LE MARQUIS DE CHATEAUNEUF

AMBASSADEUR EN HOLLANDE

NÉGOCIATEUR DU TRAITÉ D'AMSTERDAM AVEC LA RUSSIE

1717

Les négociations dont Pierre le Grand avait arraché la promesse. au Régent eurent lieu à Amsterdam; elles furent conduites par M. de Châteauneuf, pour la France; par Golovkine, chancelier du Tsar, Chafirof, vice-chancelier, et Boris Kourakine, ambassadeur en Hollande, pour la Russie; par le baron de Knyphausen, pour la Prusse. Elles aboutirent, le 15 août 1717, au traité d'Amsterdam, le premier traité régulier qui ait été conclu entre la France et la Russie. Il peut se résumer en ces termes :

1o Amitié et alliance entre le Roi et le Czar;

2o Garantie de la paix d'Utrecht et garantie de la paix éventuelle du Nord;

3o Au point de vue commercial, la France aura le traitement de la nation la plus favorisée; dans le délai de huit mois, il sera nommé des commissaires pour la rédaction du traité de commerce.

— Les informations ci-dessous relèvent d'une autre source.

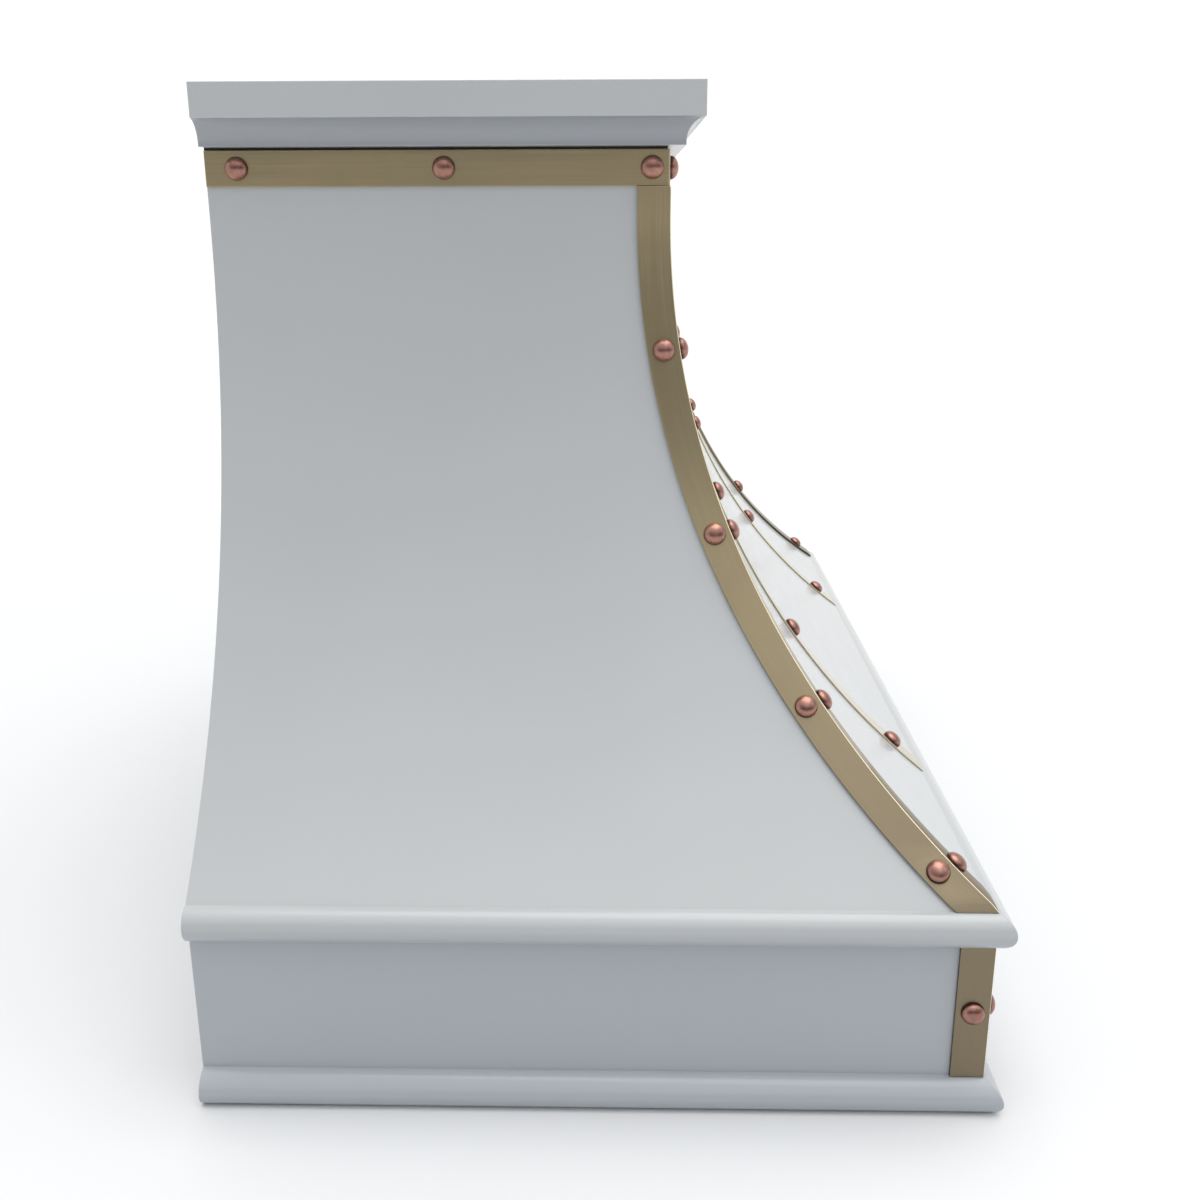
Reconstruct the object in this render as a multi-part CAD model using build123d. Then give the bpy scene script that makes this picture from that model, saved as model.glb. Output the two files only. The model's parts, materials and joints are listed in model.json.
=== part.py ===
from build123d import *
import math
import os

# Wall-mounted range hood with a bell-shaped body, brass straps and copper dome rivets.
# Millimetres. +Z up, the wall is at +Y, the front faces -Y, the origin is on the floor plane
# under the middle of the hood. Depths are measured from the wall plane towards the front.

# Overall sizes
hood_width = 1071.0
hood_depth = 622.0
hood_height = 762.0

# Painted sheet body
sheet = 1.5
side_flare = 205.5
front_flare = 243.4
neck_straight = 22.1
panel_skirt = 14.5
panel_top_gap = 1.5

# Bullnose mouldings round the apron
foot_height = 27.1
foot_projection = 16.4
foot_nose_radius = 11.0
foot_nose_turn = 35.0
apron_height = 114.3
belt_height = 28.6
belt_projection = 14.3

# Crown moulding
crown_height = 45.8
crown_fascia_height = 25.8
crown_projection = 28.2
crown_lip_projection = 13.9
crown_lip_height = 3.0

# Brass neck band and straps
band_height = 27.3
band_thickness = 2.1
band_corner_radius = 2.5
band_gap = 2.1
strap_width = 26.5
strap_thickness = 3.0
strap_top_chamfer = 2.0
front_strap_thickness = 1.6
front_strap_top_x = 146.0
front_strap_base_x = 259.0
front_strap_levels = 7

# Copper dome rivets
rivet_radius = 9.0
rivet_dome = 6.2
rivet_edge = 0.7
strap_rivet_shares = [0.2436, 0.5190, 0.7593, 0.9560]
band_rivet_inset = 14.0
band_side_rivets = 3
band_side_rivet_start = 25.0
band_front_rivets = 5

# Wall plate, mounting rails and top plate
rail_height = 40.0
rail_thickness = 5.0
rail_length = 560.0
wall_bolt_spacing_x = 406.4
wall_bolt_low_z = 240.0
wall_bolt_top_drop = 66.0
wall_bolt_radius = 4.5
top_plate_drop = 56.0
top_plate_flange = 20.0

# Stainless liner
liner_sheet = 1.2
liner_gap = 1.0
liner_z = 14.0
liner_rim_width = 30.0
liner_slope_in = 40.0
liner_height = 114.0
liner_back_slope_in = 18.0
liner_front_slope_in = 37.0
angle_leg = 22.0
angle_thickness = 2.0

# Baffle filters. Their depth comes from the strip left in front of them for lamps and controls.
filter_count = 3
filter_width = 254.0
filter_thickness = 20.0
filter_gap = 2.0
filter_sheet = 1.2
filter_flange = 12.0
filter_back_depth = 85.0
filter_rear_overlap = 10.0
filter_front_overlap = 6.0
filter_side_overlap = 7.0
filter_travel = 10.0
filter_lift_room = 1.5
filter_stop_gap = 0.3
baffle_pitch = 36.0
baffle_width = 27.0
baffle_lower_count = 6
baffle_sheet = 1.0
baffle_lap = 1.5
handle_drop = 16.0
handle_wire = 2.5
handle_bend = 6.0
handle_back_from_front = 30.0

# Lamps and controls in the liner's front strip
front_strip_width = 81.0
lamp_x = 300.0
lamp_radius = 28.0
lamp_bezel_radius = 32.5
lamp_bezel_height = 2.5
lamp_lens_radius = 25.0
lamp_lens_thickness = 2.0
lamp_height = 22.0
lamp_hole_clearance = 0.4
control_width = 190.0
control_depth = 52.0
control_thickness = 1.5
knob_spacing = 90.0
knob_radius = 15.0
knob_skirt_radius = 17.0
knob_skirt_height = 3.0
knob_height = 17.0
knob_gap = 1.2
knob_flute = 1.6
knob_flutes = 20
shaft_radius = 3.0
shaft_clearance = 0.05
shaft_hole_clearance = 1.0
switch_width = 26.0
switch_height = 18.0

# Plenum and blower
plenum_sheet = 1.2
plenum_margin = 11.0
plenum_height = 112.0
blower_box_half_width = 190.0
blower_box_back_depth = 70.0
blower_box_front_depth = 385.0
blower_box_height = 250.0
fan_axis_depth = 245.0
fan_axis_z = 372.0
wheel_radius = 90.0
wheel_inner_radius = 76.0
wheel_width = 110.0
wheel_sheet = 1.5
wheel_ring_width = 4.5
wheel_ring_lap = 3.0
blade_count = 36
blade_thickness = 1.0
blade_tilt = -30.0
hub_radius = 14.0
hub_length = 44.0
press_clearance = 0.02
scroll_sheet = 1.2
scroll_inner_width = 130.0
scroll_tongue_angle = 70.0
scroll_tongue_radius = 102.0
scroll_end_radius = 150.0
scroll_spiral_points = 9
inlet_radius = 72.0
inlet_lip_height = 6.0
motor_radius = 42.0
motor_length = 72.0
motor_standoff = 9.0
motor_shaft_radius = 5.0
motor_shaft_depth = 32.0
motor_shaft_end_room = 1.0
motor_shaft_overhang = 2.0
motor_rim_radius = 45.0
motor_rim_height = 4.0
spider_arms = 3
spider_arm_width = 14.0
spider_thickness = 3.0
spider_reach = 98.0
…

4o Les alliances antérieures sont réservées de part et d'autre, la France réservant celle qu'elle avait alors avec l'Angleterre et la Hollande.

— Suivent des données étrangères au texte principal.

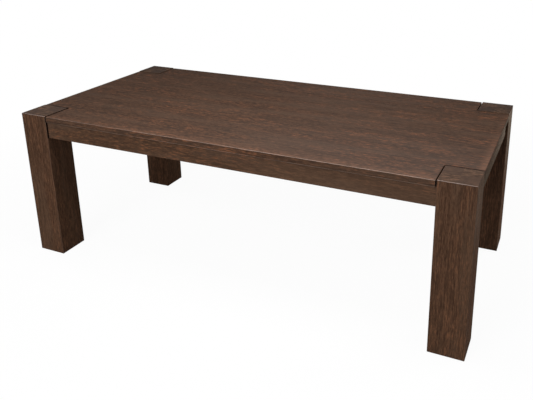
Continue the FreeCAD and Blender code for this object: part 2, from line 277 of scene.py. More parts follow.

Les articles séparés ou secrets comportaient en substance:

1° Ligue défensive, dont les voies et moyens seront déterminés ultérieurement;

2o Médiation de la France admise par la Russie et la Prusse pour la paix du Nord, mais sans qu'aucun moyen coercitif soit indiqué;

3o A l'expiration de son traité de subsides avec la Suède, engagement de la France à ne pas le renouveler.

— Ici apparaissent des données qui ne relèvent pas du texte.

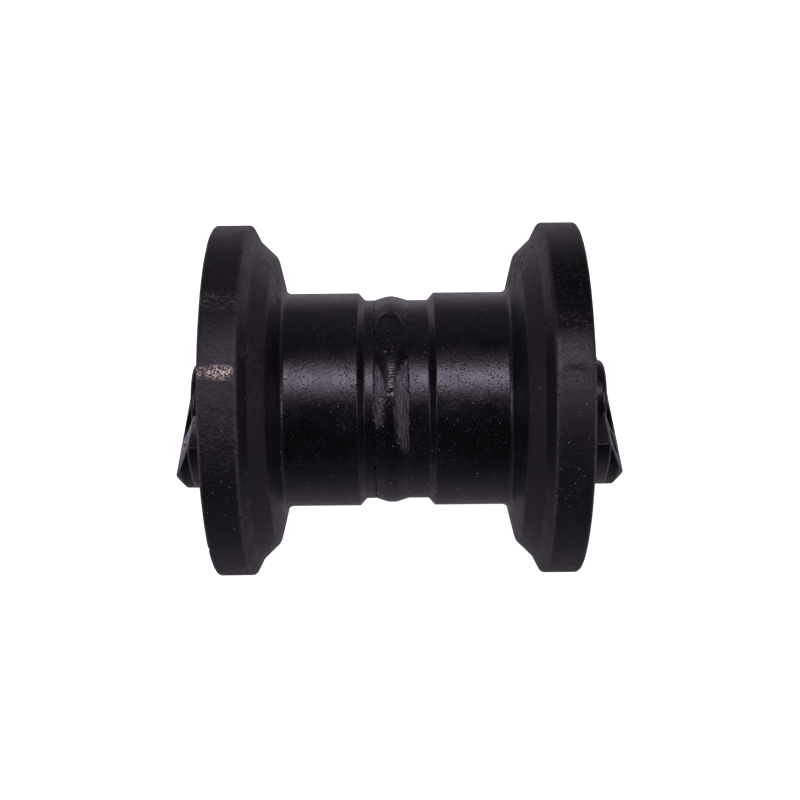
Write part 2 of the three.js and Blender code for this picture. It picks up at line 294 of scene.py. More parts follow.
def shell_section(side):
    """The section of one half of the shell, with the bore simplified to its true steps."""
    joint = side * WELD_X + WELD_GAP / 2
    under_bead = side * WELD_X + WELD_HALF - WELD_OVERLAP
    outer = [
        (joint, WELD_ROOT_R, 0),
        (under_bead, NECK_R, 0),
        (NECK_X, NECK_R, 1.3),
        (TREAD_INNER_X, TREAD_R, 0.8),
        (TREAD_OUTER_X, TREAD_R, 3.0),
        (SHOULDER_X, SHOULDER_R, 2.0),
        (GUIDE_X, GUIDE_R, 2.5),
        (RIM_X, FLANGE_R, 1.5),
        (SHELL_HALF, FLANGE_R, 1.3),
        (SHELL_HALF, MOUTH_R, 0.8),
    ]
    inner = [
        (MOUTH_X, MOUTH_R, 0.3),
        (MOUTH_X, SEAL_SEAT_R, 0),
        (SEAL_FLOOR_X, SEAL_SEAT_R, 0.8),
        (SEAL_FLOOR_X, THRUST_RECESS_R, 0),
        (SEAT_END_X, THRUST_RECESS_R, 0),
        (SEAT_END_X, BUSHING_SEAT_R, 0),
        (SEAT_START_X, BUSHING_SEAT_R, 0),
        (SEAT_START_X, RESERVOIR_R, 0.5),
        (joint, RESERVOIR_R, 0),
    ]
    outline = section(outer + inner, SHELL_STEP)
    return outline if side > 0 else mirrored(outline)


def shell_dents(side):
    """Dents of a half's forged skin: X, facing, radius and depth. Most are in clusters on its slopes."""
    random = np.random.default_rng(7 + side)
    anywhere = (-180, 180)
    dents = []
    for cluster in DENT_CLUSTERS:
        for _ in range(DENTS_IN_CLUSTER):
            place, facing = side * random.uniform(48, 60), cluster + random.normal(0, 5)
            dents.append((place, facing, random.uniform(0.6, 1.4), random.uniform(0.12, 0.4)))
    for _ in range(LOOSE_DENTS):
        place, facing = side * random.uniform(15, 60), random.uniform(*anywhere)
        dents.append((place, facing, random.uniform(0.6, 1.2), random.uniform(0.05, 0.2)))
    for _ in range(RIM_DENTS):
        place, facing = side * random.choice(RIM_EDGES_X), random.uniform(*anywhere)
        dents.append((place, facing, random.uniform(0.9, 2.2), random.uniform(0.2, 0.5)))
    dents.append(CHIPPED_CORNER)
    for place in RIGHT_MARK_DENTS_X:
        facing = RIGHT_MARK_FACING + random.normal(0, 0.3)
        dents.append((place, facing, 1.5, random.uniform(0.2, 0.4)))
    return dents


def shell_shape(side):
    """How a half's skin departs from a true turned surface, in millimetres along its normal."""
    dents = shell_dents(side)

    def shape(points, facing):
        x = points[..., 0]
        radius = np.hypot(points[..., 1], points[..., 2])
        forged = smooth_step(TREAD_R, TREAD_R + 6, radius)
        moved = forged * (0.07 * smooth_noise(points, 13, 1) + 0.03 * smooth_noise(points, 4.5, 2))
        moved += 0.012 * smooth_noise(points, 8, 3)
        on_end_face = np.abs(x) > SHELL_HALF - 0.4
        inward = np.where(on_end_face, FLANGE_R - radius, 0)
        for place, angle, size, depth in dents:
            turn = (facing - angle + 180) % 360 - 180
            apart = np.sqrt((x - place) ** 2 + (np.radians(turn) * radius) ** 2 + inward ** 2)
            moved -= depth * bump_shape(apart, size)
        moved = np.where(radius > MOUTH_R + 2, moved, 0)
        on_rim = radius > FLANGE_R - 0.6
        return np.where(on_rim, np.minimum(moved, FLANGE_R - radius), moved)

    return shape


def left_marks(x, facing, rim):
    """Where the left half is scraped bare, scuffed and stained: the scrape and most scuffs are on its rim."""
    scrape = rim * bump_shape((facing - 8.2) / 3.3) * smooth_step(-61.0, -62.5, x)
    scrape *= 0.45 + 0.55 * bump_shape((x + 67) / 6)
    scuff = rim * np.maximum(bump_shape((facing - 31) / 4.5), 0.30 * bump_shape(facing / 30))
    for place, angle, width, height in ((-57.5, 15, 3.5, 5), (-58.5, -35, 1.6, 2.2)):
        spot = bump_shape(np.hypot((x - place) / width, (facing - angle) / height))
        scuff = np.maximum(scuff, 0.8 * spot)
    return {"scrape": scrape, "scuff": scuff, "stain": 0 * rim}


def right_marks(x, facing, rim):
    """Where the right half is scuffed and stained: a short dark mark on its rim, and a dull band above it."""
    scuff = rim * bump_shape((facing - 6.9) / 2.0) * smooth_step(61, 64, x)
    mark = bump_shape((facing - RIGHT_MARK_FACING) / 1.9) * bump_shape((x - 68.5) / 7.5)
    band = 0.9 * smooth_step(16, 22, facing) * smooth_step(56, 42, facing)
    return {"scrape": 0 * rim, "scuff": scuff, "stain": rim * np.maximum(mark, band)}


def flaked_slope(side, x, facing):
    """Where the paint has flaked in small spots, high on a half's slopes."""
    high = smooth_step(50, 62, facing) * smooth_step(100, 85, facing)
    slope = smooth_step(46, 49, np.abs(x)) * smooth_step(61, 59, np.abs(x))
    return slope * high * (1.0 if side > 0 else 0.6)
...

Ce traité, qui ne laissait pas que d'être avantageux à la France, tant au point de vue politique qu'au point de vue commercial, fut dù, ainsi que le remarque Flassan1, « plutôt à la sagacité et à l'activité de Pierre le Grand qu'aux démarches du gouvernement français, qui, au contraire, paraissait vouloir rester en arrière, soit qu'il craignit de sacrifier la Suède à la Russie, soit qu'il crût devoir agir avec réserve, à l'égard d'une puissance qui semblait vouloir prendre un vol si élevé ».

Saint-Simon, qui, sans doute, de concert avec son ami le maréchal de Tessé, avait espéré mieux, exprime en ces termes sa déconvenue: Le Czar avoit une passion extrême de s'unir à la France. Rien ne convenoit mieux à notre commerce, à notre considération dans le Nord, en Allemagne et par toute l'Europe. Ce prince tenoit l'Angleterre en brassière par le commerce et le roi Georges en crainte pour ses États d'Allemagne. Il tenoit la Hollande en grand respect et l'Empereur en grande mesure. On ne peut nier qu'il ne fit une grande figure en Europe et en Asie et que la France n'eût infiniment profité d'une alliance étroite avec lui... On a eu lieu depuis d'un long repentir des funestes charmes de l'Angleterre et du fol mépris que nous avons fait de la Russie.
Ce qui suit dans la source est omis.